— Start of Data segment —
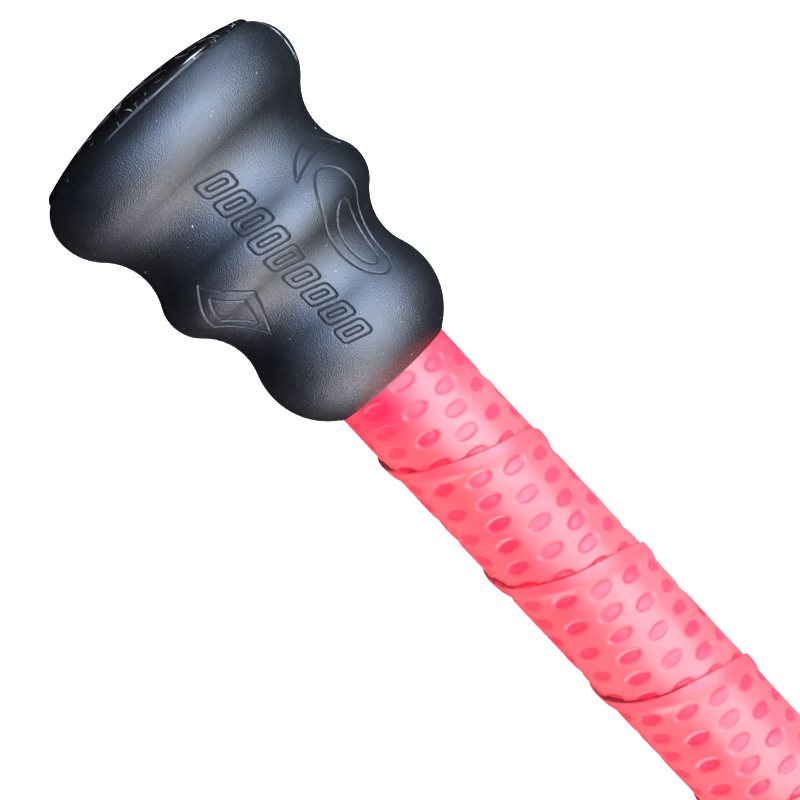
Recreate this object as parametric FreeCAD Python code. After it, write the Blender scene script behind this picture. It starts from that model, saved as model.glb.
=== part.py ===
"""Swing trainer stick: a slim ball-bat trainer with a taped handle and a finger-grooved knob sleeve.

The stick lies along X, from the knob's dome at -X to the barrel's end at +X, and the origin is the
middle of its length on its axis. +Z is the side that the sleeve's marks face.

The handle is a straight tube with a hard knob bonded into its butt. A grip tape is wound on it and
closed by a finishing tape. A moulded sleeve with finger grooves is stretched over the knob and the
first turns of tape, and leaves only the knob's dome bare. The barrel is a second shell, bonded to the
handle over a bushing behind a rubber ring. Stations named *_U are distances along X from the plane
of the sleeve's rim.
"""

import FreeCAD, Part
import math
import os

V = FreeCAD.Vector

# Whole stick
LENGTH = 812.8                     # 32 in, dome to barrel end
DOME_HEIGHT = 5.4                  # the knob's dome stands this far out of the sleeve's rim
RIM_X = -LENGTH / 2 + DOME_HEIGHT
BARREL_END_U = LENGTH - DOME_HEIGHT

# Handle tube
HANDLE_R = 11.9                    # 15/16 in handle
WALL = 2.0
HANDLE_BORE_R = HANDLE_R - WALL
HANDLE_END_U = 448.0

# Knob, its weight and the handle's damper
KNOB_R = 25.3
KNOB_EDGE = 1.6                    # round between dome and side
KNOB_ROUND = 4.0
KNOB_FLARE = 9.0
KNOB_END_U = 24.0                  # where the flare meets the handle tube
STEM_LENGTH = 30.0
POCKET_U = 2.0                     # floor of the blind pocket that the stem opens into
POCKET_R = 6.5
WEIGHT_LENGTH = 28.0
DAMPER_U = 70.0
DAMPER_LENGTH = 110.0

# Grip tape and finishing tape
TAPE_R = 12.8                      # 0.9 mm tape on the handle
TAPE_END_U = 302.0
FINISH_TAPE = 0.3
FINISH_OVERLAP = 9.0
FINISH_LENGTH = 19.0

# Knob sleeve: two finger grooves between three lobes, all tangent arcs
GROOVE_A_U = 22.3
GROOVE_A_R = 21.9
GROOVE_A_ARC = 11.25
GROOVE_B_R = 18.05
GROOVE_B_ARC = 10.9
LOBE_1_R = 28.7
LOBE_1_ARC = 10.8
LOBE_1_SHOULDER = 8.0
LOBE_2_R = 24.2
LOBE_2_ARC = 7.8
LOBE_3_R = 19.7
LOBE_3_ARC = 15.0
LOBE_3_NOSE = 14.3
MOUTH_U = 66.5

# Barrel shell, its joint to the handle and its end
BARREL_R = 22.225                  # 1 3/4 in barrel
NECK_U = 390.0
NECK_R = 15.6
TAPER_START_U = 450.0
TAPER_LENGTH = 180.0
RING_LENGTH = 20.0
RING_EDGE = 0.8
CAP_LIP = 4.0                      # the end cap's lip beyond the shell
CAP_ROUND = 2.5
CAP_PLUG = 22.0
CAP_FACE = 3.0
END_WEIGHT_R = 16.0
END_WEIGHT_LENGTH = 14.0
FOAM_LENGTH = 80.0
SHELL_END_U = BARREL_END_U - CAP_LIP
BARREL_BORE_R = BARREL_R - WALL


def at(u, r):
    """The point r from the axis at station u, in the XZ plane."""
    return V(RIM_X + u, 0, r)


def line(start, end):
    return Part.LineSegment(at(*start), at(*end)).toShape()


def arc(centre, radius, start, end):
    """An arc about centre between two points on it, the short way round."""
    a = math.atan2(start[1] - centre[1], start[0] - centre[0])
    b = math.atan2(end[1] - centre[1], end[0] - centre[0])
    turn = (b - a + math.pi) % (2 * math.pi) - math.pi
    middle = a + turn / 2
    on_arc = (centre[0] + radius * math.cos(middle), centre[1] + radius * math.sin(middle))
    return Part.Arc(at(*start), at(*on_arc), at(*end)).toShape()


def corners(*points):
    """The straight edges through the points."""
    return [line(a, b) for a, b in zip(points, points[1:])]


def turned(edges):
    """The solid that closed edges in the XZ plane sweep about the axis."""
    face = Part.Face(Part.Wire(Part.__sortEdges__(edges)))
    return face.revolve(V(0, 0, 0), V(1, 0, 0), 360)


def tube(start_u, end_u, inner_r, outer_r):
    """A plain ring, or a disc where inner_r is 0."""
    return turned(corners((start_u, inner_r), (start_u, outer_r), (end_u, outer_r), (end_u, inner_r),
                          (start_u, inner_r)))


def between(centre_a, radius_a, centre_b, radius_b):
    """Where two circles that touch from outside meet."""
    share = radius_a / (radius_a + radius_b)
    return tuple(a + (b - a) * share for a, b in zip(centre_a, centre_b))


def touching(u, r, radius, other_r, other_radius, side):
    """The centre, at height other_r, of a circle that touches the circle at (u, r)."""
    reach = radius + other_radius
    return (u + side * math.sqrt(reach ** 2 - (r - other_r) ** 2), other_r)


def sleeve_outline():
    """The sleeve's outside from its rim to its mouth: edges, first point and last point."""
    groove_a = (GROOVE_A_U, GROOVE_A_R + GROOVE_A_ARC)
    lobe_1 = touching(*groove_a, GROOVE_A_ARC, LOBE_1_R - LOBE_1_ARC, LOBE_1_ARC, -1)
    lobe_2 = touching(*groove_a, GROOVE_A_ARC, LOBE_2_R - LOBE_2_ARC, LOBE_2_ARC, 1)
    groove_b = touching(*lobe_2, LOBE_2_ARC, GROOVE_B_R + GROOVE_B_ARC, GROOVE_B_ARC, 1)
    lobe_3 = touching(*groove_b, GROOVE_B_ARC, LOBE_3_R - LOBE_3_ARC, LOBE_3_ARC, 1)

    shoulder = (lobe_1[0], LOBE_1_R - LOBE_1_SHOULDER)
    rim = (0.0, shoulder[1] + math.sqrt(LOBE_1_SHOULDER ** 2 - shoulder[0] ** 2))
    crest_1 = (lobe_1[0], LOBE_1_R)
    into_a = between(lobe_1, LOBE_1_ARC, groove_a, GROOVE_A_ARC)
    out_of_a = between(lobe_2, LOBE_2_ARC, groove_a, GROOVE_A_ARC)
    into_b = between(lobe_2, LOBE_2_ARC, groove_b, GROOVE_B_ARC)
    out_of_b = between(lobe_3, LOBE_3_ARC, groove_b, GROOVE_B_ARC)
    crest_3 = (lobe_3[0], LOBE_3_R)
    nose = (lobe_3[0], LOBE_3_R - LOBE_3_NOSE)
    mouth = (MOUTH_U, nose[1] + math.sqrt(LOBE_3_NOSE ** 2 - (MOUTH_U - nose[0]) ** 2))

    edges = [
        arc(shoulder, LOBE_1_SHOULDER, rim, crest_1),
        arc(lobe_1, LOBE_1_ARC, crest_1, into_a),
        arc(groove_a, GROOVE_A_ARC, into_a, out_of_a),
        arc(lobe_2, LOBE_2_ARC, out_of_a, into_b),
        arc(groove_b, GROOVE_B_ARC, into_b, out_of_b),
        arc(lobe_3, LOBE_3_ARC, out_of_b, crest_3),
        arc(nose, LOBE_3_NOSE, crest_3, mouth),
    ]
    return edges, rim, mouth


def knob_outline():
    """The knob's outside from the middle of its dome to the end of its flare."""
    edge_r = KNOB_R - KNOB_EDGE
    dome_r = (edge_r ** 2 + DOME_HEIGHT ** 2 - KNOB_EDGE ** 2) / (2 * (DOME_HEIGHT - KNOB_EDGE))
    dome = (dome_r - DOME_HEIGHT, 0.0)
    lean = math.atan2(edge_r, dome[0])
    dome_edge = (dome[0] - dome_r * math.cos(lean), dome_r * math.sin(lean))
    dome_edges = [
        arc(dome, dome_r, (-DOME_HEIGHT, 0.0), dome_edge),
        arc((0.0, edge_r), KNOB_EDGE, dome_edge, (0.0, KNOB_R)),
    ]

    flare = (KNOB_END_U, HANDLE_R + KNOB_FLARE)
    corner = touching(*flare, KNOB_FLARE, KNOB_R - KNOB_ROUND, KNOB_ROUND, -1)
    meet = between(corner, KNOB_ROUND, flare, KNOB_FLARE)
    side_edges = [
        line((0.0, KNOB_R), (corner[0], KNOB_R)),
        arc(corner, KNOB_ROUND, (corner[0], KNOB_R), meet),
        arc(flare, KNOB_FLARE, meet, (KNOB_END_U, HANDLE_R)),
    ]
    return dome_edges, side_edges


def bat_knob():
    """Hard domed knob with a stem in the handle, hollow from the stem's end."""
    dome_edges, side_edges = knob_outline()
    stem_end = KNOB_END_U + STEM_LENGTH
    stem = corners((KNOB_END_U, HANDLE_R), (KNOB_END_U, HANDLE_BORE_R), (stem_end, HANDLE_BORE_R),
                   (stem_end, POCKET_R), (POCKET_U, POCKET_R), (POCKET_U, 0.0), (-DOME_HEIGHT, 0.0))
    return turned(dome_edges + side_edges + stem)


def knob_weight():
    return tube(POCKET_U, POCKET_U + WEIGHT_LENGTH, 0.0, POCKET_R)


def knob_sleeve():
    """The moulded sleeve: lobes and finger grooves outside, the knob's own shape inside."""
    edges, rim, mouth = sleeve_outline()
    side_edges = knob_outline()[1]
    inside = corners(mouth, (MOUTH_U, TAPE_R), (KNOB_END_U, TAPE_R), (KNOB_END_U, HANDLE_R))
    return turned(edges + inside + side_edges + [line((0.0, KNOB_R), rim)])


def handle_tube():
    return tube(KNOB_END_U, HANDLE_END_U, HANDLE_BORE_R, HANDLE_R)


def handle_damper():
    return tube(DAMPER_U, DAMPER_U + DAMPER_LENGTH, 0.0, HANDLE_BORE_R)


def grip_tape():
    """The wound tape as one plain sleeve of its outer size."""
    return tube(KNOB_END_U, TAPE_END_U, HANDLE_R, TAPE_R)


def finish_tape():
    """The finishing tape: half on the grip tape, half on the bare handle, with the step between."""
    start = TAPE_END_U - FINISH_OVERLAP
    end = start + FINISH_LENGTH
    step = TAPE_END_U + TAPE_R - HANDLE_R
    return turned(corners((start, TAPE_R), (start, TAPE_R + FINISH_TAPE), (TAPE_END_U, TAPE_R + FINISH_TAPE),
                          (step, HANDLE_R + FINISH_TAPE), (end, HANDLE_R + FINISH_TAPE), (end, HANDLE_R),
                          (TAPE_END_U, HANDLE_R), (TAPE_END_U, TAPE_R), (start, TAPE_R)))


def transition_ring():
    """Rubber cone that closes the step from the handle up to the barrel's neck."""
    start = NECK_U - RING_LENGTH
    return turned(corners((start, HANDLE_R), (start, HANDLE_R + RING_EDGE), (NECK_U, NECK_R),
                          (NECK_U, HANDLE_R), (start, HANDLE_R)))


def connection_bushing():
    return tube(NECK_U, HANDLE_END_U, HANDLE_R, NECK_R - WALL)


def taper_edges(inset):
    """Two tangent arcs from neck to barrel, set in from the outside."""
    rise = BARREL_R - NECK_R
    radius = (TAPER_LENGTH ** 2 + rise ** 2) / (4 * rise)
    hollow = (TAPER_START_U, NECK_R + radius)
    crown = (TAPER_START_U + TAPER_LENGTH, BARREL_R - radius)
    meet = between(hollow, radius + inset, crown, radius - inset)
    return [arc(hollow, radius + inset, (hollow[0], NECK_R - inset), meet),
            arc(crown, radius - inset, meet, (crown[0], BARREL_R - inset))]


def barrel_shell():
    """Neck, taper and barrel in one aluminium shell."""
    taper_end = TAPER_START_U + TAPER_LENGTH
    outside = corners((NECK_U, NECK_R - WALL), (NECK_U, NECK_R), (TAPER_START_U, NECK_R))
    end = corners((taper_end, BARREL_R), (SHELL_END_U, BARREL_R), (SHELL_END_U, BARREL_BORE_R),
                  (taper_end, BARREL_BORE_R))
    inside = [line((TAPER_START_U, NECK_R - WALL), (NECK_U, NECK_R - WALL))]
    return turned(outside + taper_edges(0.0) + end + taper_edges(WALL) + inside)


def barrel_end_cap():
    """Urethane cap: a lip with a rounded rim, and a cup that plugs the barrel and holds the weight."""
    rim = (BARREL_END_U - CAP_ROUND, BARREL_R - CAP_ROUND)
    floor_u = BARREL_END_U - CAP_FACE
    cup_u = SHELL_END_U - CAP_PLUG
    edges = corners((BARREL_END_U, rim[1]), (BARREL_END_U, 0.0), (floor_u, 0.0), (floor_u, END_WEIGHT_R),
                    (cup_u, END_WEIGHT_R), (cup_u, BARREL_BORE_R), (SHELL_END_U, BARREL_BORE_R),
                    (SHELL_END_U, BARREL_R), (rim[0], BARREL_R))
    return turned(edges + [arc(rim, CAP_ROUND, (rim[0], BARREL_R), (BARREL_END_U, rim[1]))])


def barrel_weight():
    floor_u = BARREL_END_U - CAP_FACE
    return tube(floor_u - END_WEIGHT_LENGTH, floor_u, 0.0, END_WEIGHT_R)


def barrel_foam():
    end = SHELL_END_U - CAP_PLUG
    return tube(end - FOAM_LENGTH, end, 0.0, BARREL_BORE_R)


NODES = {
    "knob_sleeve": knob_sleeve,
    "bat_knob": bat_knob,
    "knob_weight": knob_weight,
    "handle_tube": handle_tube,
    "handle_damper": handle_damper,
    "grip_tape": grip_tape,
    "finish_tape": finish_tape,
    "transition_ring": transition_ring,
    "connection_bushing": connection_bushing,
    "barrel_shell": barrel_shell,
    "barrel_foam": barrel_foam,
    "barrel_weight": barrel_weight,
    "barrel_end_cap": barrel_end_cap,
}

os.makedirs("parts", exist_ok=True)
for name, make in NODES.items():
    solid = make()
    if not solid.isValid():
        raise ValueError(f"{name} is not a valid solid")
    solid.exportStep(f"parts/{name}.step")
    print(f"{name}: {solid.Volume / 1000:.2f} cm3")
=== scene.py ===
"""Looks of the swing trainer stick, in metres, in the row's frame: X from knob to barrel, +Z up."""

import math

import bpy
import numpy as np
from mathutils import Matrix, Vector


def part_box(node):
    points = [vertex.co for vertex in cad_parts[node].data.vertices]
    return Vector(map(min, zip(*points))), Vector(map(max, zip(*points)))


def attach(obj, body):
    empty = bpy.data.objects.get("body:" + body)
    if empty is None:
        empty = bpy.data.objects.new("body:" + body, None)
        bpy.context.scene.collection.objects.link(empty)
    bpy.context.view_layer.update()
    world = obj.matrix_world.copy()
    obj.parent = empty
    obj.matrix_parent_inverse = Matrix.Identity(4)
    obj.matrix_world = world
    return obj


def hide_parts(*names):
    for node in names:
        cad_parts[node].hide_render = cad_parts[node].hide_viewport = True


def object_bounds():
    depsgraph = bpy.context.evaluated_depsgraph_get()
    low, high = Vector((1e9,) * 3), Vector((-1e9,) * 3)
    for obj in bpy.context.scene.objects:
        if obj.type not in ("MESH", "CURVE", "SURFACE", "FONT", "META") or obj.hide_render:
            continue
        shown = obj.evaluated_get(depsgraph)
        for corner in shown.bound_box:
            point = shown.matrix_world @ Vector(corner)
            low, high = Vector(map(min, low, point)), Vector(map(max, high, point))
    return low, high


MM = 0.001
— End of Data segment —
Retype, word for word, every line from the line with "for name, make" to the line with "world = obj.matrix_world.copy()", inclusive. Add nothing.

for name, make in NODES.items():
    solid = make()
    if not solid.isValid():
        raise ValueError(f"{name} is not a valid solid")
    solid.exportStep(f"parts/{name}.step")
    print(f"{name}: {solid.Volume / 1000:.2f} cm3")
=== scene.py ===
"""Looks of the swing trainer stick, in metres, in the row's frame: X from knob to barrel, +Z up."""

import math

import bpy
import numpy as np
from mathutils import Matrix, Vector


def part_box(node):
    points = [vertex.co for vertex in cad_parts[node].data.vertices]
    return Vector(map(min, zip(*points))), Vector(map(max, zip(*points)))


def attach(obj, body):
    empty = bpy.data.objects.get("body:" + body)
    if empty is None:
        empty = bpy.data.objects.new("body:" + body, None)
        bpy.context.scene.collection.objects.link(empty)
    bpy.context.view_layer.update()
    world = obj.matrix_world.copy()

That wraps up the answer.